A non-formal approach to non-breaking events for displaying information in distributed Frontend Fragments

Schema Versioning and Consumer-driven contracts play critical roles in the world of distributed systems, where data structures often evolve across releases. These concepts can be applied to Micro Frontends, where messages need to be exchanged across system boundaries: Release-agnostic systems, which can dynamically enter and exit the system of concern, must be able to properly respond to event messages: Updated message structures must not introduce breaking changes.

In a frontend, provide contracts for data structures consumed by conceptually related modules and process the data according to the individual requirements of the consuming context.

Motivation

Using a Micro Frontend architecture does not require to plan a specific tech stack ahead. Quite the contrary, developers and architects can agree on different approaches that allow for embedding complete parts of applications, or components provided by these applications, into a web frontend.

What matters is that each of the Micro Frontends strives for low coupling and strong cohesion, just as any building block of a modularized software system does. Low coupling doesn’t necessarily mean that a µFrontend is lashed and stowed within its domain, as it often needs to take part in sending and consuming messages within a frontend application: The big picture shows itself when conceptually related modules process broadcasted messages and offer the data in an informational context, updating visual elements with it. Here, the emphasis is clearly on “visual”, since triggering business or domain logic would mean a higher degree of coupling between the sender and the receiver. We want to avoid this.
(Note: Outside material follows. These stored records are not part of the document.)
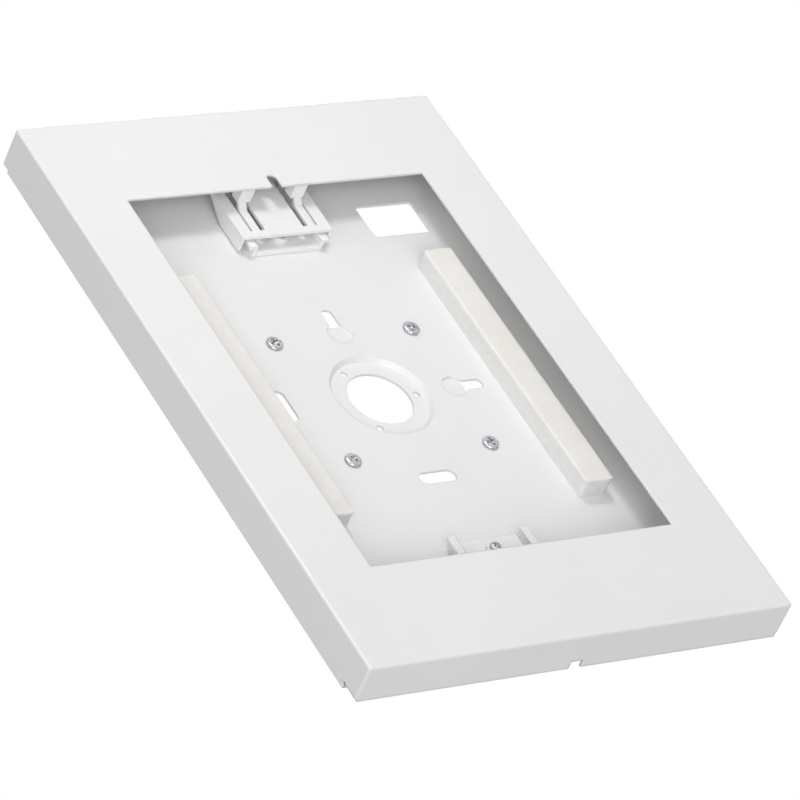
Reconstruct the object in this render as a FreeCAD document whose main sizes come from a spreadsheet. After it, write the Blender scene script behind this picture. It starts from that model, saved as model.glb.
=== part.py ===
import FreeCAD, Part
import math
import os
import Sketcher

# Tablet wall mount: a folded steel tray that screws to a wall plate, and a folded steel front cover
# that hooks over the tray's top edge and locks at its side.
# Every piece is drawn as the mount lies on its back on a bench: X to the right, Y towards the top end,
# Z out of the wall towards the viewer. STANDING then lifts it up the wall: +Z up, the front faces -Y,
# and the origin is the middle of the wall plate's back face.

STANDING = FreeCAD.Placement(FreeCAD.Vector(0, 0, 0), FreeCAD.Rotation(FreeCAD.Vector(1, 0, 0), 90))
HALF_TURN = FreeCAD.Placement(FreeCAD.Vector(0, 0, 0), FreeCAD.Rotation(FreeCAD.Vector(0, 0, 1), 180))
CLOSE = 0.01

# Driving dimensions in millimetres
DIMENSIONS = {
    # Cover: outside size, its middle's height against the screw pattern's, the sheet and its folds
    "case_width": 227.0,
    "case_height": 340.0,
    "case_drop": 2.0,
    "case_depth": 22.0,
    "sheet": 1.2,
    "fold": 1.1,
    "rear_fold": 0.7,
    "corner": 1.2,
    # Viewing window and the camera slot in its upper edge
    "window_width": 162.6,
    "window_height": 232.8,
    "camera_slot_width": 5.2,
    "camera_slot_reach": 7.9,
    # Rear edge of the cover: lips folded inward, and where the walls stand back
    "side_lip": 7.0,
    "top_lip": 5.0,
    "top_lip_width": 180.0,
    "wall_setback": 1.9,
    "end_relief_bottom": 10.0,
    "side_setback": 1.3,
    "lip_relief": 2.2,
    "end_relief_top": 5.6,
    "corner_setback": 4.6,
    "cable_notch_width": 6.4,
    "cable_notch_depth": 4.2,
    "cable_notch_shift": 2.0,
    # Wall plate
    "plate_side": 90.0,
    "plate_thick": 3.0,
    "plate_opening": 52.0,
    "plate_corner": 4.0,
    "wall_hole": 5.0,
    "wall_hole_countersink": 9.0,
    "wall_hole_across": 40.0,
    "wall_hole_up": 72.0,
    # Tray
    "tray_width": 211.0,
    "tray_bottom": 167.0,
    "tray_top": 160.0,
    "tray_corner": 3.0,
    "side_flange": 12.0,
    "end_flange": 8.0,
    "side_flange_ends": 8.0,
    "cable_gap": 24.0,
    "tab_width": 30.0,
    "tab_place": 60.0,
    "tab_rise": 3.8,
    "tab_top": 166.3,
    # Dished middle of the tray with its cable hole
    "dish_rim": 50.0,
    "dish_floor": 46.8,
    "dish_depth": 2.6,
    "dish_wall": 0.9,
    "cable_hole": 32.0,
    "dish_hole": 3.4,
    "dish_hole_circle": 40.0,
    # Screw pattern of the tray on the wall plate
    "pattern": 75.0,
    "screw_clearance": 4.5,
    # Keyholes and slots for hanging the tray straight on a wall
    "keyhole_wide": 12.6,
    "keyhole_narrow": 6.0,
    "keyhole_place": 40.0,
    "keyhole_end": 52.6,
    "slot_length": 19.6,
    "slot_width": 7.0,
    # Opening behind the tablet's own rear camera
    "rear_window_left": 52.4,
    "rear_window_right": 84.3,
    "rear_window_bottom": 98.0,
    "rear_window_top": 118.8,
    "rear_window_corner": 2.2,
    # Foam pads
    "foam_inner": 62.4,
    "foam_width": 16.0,
    "foam_shift": 0.8,
    "foam_bottom": 76.2,
    "foam_top": 77.6,
    "foam_height": 10.3,
    "foam_soft_edge": 0.5,
    # Tablet holders: the base that is screwed down
    "base_near": 93.3,
    "base_far": 135.0,
    "base_half": 19.3,
    "base_floor": 1.8,
    "rail_width": 2.0,
    "rail_height": 6.3,
    "rail_cap": 4.4,
    "rail_cap_thick": 1.8,
    "rail_cap_corner": 1.1,
    "tooth_pitch": 1.25,
    "tooth_depth": 0.7,
    "tooth_gap": 1.1,
    "tooth_start": 94.6,
    "tooth_count": 26.0,
    "holder_screw_place": 102.0,
    "holder_screw_clearance": 3.4,
    "boss": 8.0,
    "boss_height": 4.4,
    # Tablet holders: the slider that rides over the base
    "slider_near": 97.3,
    "slider_length": 40.0,
    "slider_half": 24.8,
    "slider_top": 8.8,
    "slider_wall": 1.6,
    "slider_skirt_gap": 0.8,
    "skirt_straight": 18.2,
    "skirt_slope": 14.0,
    "guide_gap": 0.5,
    "guide_start": 5.0,
    "pawl_gap": 0.4,
    "pawl_width": 1.2,
    "pawl_length": 7.0,
    "finger_middle": 15.2,
    "finger_width": 4.1,
    "finger_root": 4.0,
    "finger_reach": 15.2,
    "finger_inner_slot": 2.8,
    "finger_outer_slot": 1.2,
    "slider_end_bar": 2.0,
    "ramp_foot": 2.2,
    "ramp_run": 2.8,
    "ramp_rise": 2.7,
    "post_middle": 14.55,
    "post_width": 7.1,
    "post_deep": 5.8,
    "post_tall": 7.3,
    "bottom_slider_shift": 10.0,
    # Screws and nuts
    "screw_head": 8.0,
    "screw_head_height": 2.1,
    "screw_shank": 3.9,
    "tray_screw_length": 3.6,
    "tapped_hole": 4.0,
    "holder_screw_head": 5.6,
    "holder_screw_shank": 2.9,
    "nut_hole": 3.0,
    "nut_flats": 5.5,
    "nut_thick": 2.2,
    # Cam lock in the right wall of the cover
    "lock_place": 120.0,
    "lock_depth": 11.0,
    "lock_head": 15.0,
    "lock_head_thick": 1.6,
    "lock_barrel": 12.0,
    "lock_reach": 10.5,
    "lock_core": 8.0,
    "lock_running_gap": 0.05,
    "lock_nut_flats": 15.5,
    "lock_nut_thick": 2.5,
    "lock_face_recess": 0.3,
    "key_slot_length": 5.2,
    "key_slot_width": 1.3,
    "key_slot_depth": 6.0,
    "cam_float": 0.3,
    "cam_thick": 1.5,
    "cam_width": 7.0,
    "cam_reach": 7.5,
    "cam_square": 4.0,
    "cam_screw_head": 6.0,
    "cam_screw_head_thick": 1.6,
    "cam_screw_shank": 2.4,
    "cam_screw_hole": 4.0,
    "cam_screw_length": 3.2,
    "catch_width": 5.5,
    "catch_reach": 7.0,
    "catch_overlap": 3.0,
    "catch_gap": 1.0,
    "catch_clearance": 0.4,
    "lock_way": 20.0,
}


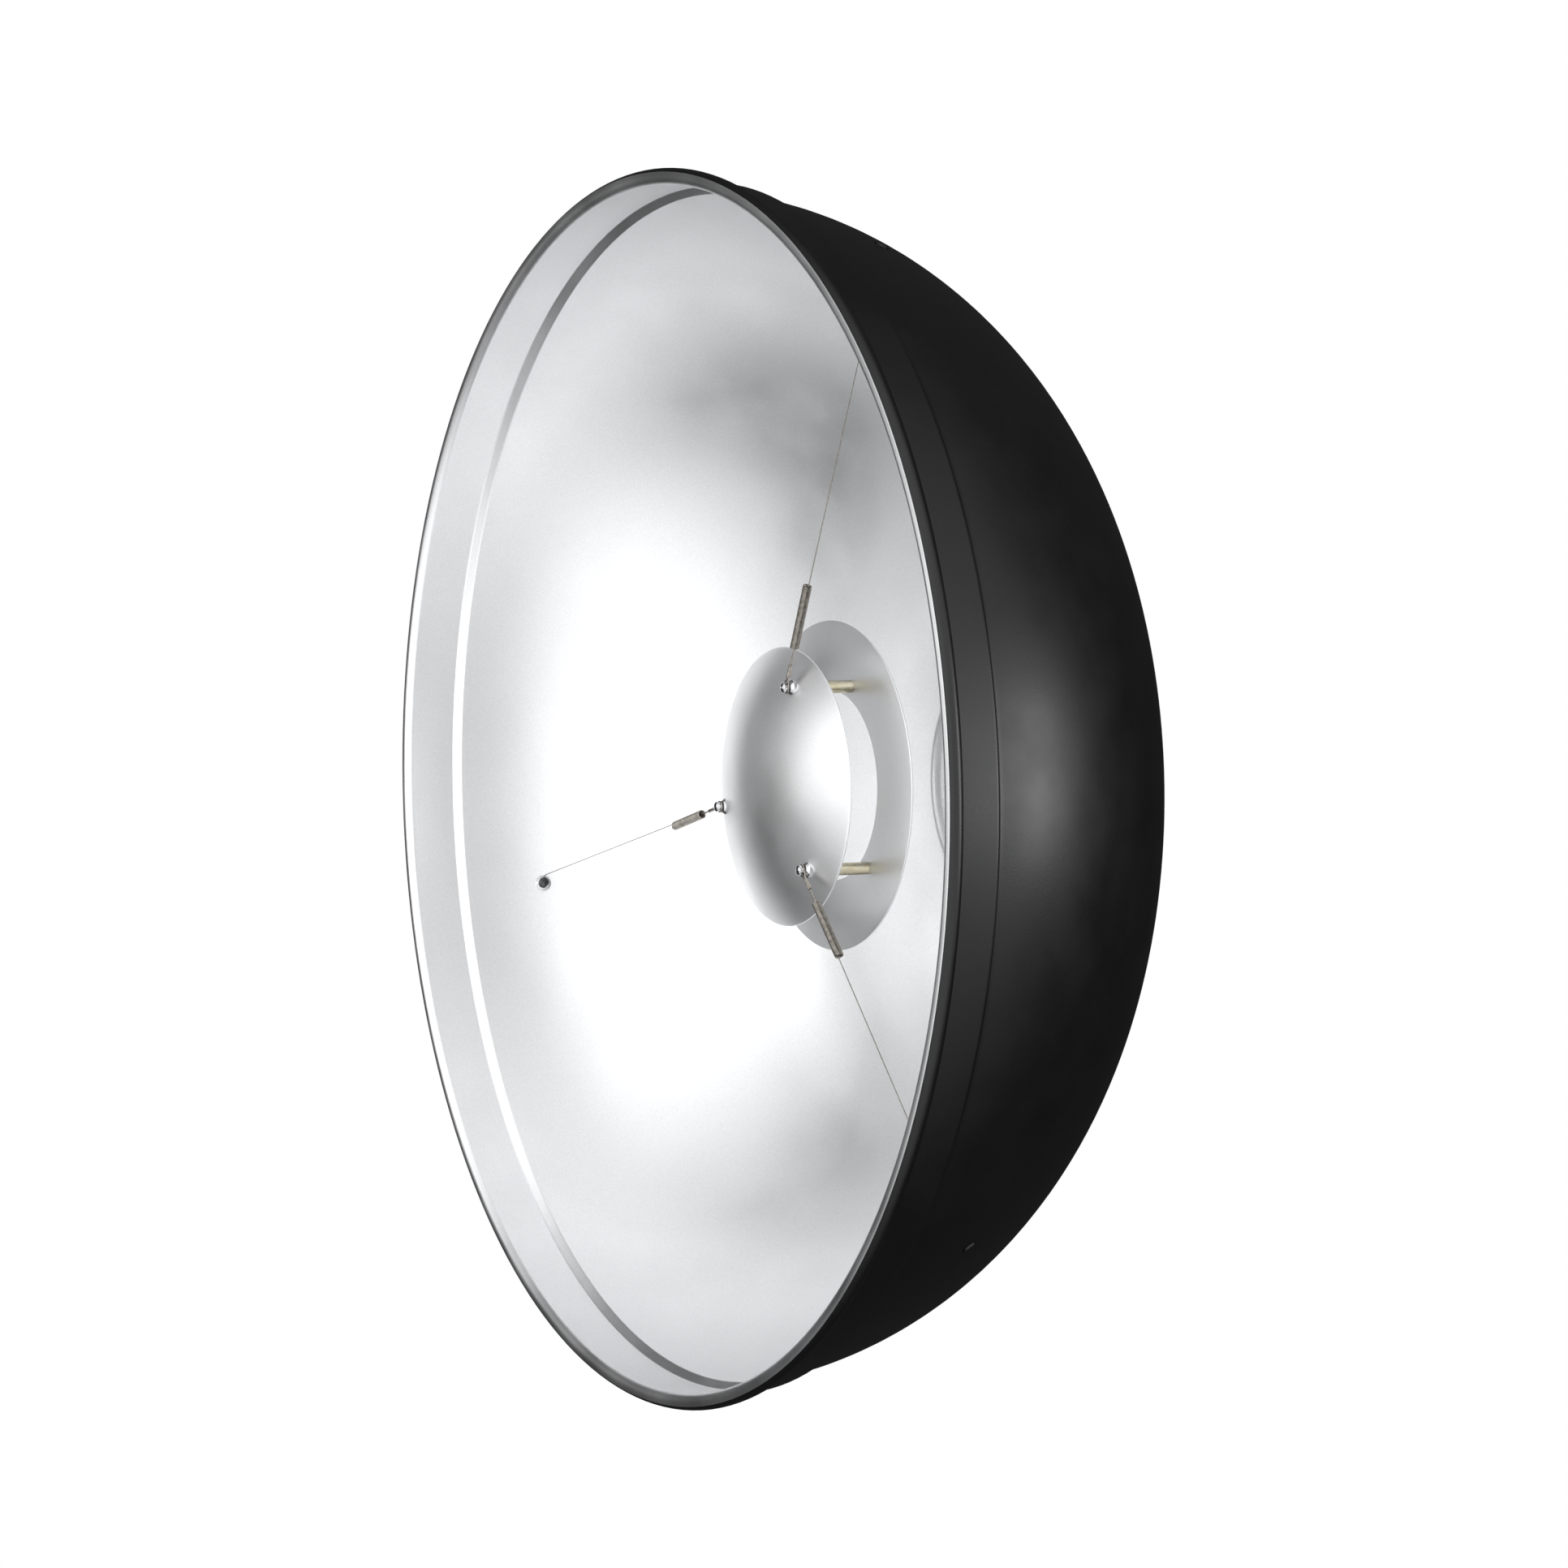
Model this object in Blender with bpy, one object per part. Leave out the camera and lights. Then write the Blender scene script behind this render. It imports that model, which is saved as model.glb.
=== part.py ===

The attempt to process data from events often results in inconsistent visual representation throughout the application, or even worse, runtime errors when the consuming API does not understand the format or the structure of the data the API is expected to process, sometimes due to unintentionally and accidentally changes made to the sender’s API.

Providing contracts for consumers with the help of shared source, versioned events and a must ignore policy lowers the risk of breaking functionality during runtime when messages of arbitrary source are processed by autonomously developed and independently deployed frontends, while keeping integrity and consistency high and coupling and lockstep release cycles low.